The K98k was a flawless expression of a design philosophy that was reaching its limits at the moment of its widest use. That is not a failure. That is the ordinary fate of any technology that was, for its time, the best of its kind.
Quick Answers
Common questions about this topic
What is the Mauser K98k?
The Karabiner 98 Kurz (K98k) was the standard bolt-action infantry rifle of the German Wehrmacht from 1935 through the end of World War II. It chambered the 7.92x57mm Mauser cartridge and held five rounds loaded via stripper clips. Approximately 14 million were manufactured by multiple German and occupied-territory factories between 1935 and 1945.
Why was the K98k inferior to the M1 Garand in combat?
The M1 Garand was a semi-automatic rifle that fired as fast as its operator could pull the trigger, feeding from an eight-round en-bloc clip. The K98k required the shooter to manually cycle the bolt between each shot. In sustained fire exchanges, an American rifleman with a Garand could deliver roughly three to four times the volume of aimed fire as a German rifleman with a K98k, a tactical disadvantage that became significant in the grinding infantry combat of 1943-1945.
Is the Mauser bolt action still used today?
The Mauser controlled-round-feed bolt-action design, with its two forward locking lugs and reliable extractor, became the template for virtually every modern bolt-action hunting and precision rifle. Rifles by Remington, Winchester, Ruger, and dozens of other manufacturers descend from or were directly influenced by Paul Mauser's 1898 design.

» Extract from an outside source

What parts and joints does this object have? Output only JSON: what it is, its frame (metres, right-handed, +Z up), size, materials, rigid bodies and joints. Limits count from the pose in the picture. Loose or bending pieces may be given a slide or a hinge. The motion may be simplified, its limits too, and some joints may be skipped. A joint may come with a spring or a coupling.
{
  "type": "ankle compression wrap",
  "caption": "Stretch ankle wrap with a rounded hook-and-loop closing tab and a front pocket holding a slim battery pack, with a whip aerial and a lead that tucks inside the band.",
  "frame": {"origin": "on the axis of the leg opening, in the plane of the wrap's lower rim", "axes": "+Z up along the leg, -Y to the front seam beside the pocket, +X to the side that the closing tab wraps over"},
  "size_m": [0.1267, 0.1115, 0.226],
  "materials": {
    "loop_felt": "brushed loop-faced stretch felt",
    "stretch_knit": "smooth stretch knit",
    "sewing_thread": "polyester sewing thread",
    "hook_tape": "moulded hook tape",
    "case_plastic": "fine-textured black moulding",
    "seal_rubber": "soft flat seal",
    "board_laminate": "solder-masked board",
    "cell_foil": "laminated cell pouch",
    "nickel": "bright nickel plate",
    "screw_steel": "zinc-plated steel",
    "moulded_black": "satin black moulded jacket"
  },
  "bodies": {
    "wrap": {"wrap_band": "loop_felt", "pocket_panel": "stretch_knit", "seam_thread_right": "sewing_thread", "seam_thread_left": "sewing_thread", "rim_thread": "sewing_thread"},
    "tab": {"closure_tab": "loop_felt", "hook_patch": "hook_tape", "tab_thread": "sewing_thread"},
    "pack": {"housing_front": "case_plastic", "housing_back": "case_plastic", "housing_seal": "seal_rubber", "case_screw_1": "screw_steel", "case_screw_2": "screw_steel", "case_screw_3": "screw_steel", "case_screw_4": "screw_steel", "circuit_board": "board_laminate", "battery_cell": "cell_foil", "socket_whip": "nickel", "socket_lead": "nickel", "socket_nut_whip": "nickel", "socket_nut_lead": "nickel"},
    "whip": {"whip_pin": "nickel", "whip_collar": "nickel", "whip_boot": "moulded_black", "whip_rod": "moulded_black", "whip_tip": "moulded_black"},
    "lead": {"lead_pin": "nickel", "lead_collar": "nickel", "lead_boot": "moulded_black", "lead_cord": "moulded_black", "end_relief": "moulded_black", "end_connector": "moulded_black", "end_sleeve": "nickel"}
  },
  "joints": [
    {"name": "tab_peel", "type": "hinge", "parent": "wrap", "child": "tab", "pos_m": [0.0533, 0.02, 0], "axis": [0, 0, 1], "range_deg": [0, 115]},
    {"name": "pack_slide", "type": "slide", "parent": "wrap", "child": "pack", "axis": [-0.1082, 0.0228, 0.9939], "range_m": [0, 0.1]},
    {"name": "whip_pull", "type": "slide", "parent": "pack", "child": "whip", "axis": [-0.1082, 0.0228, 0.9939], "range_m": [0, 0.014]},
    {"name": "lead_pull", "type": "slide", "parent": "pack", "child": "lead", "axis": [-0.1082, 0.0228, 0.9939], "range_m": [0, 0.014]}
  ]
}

Where was the K98k manufactured?
Multiple German manufacturers produced the K98k, including Mauser Werke at Oberndorf am Neckar (where the original Mauser designs were developed), Erma-Werke, Sauer and Sohn, Gustloff-Werke, and others. Factories in occupied Czechoslovakia and other territories also contributed production. Each manufacturer used a code stamped on the receiver to identify its work.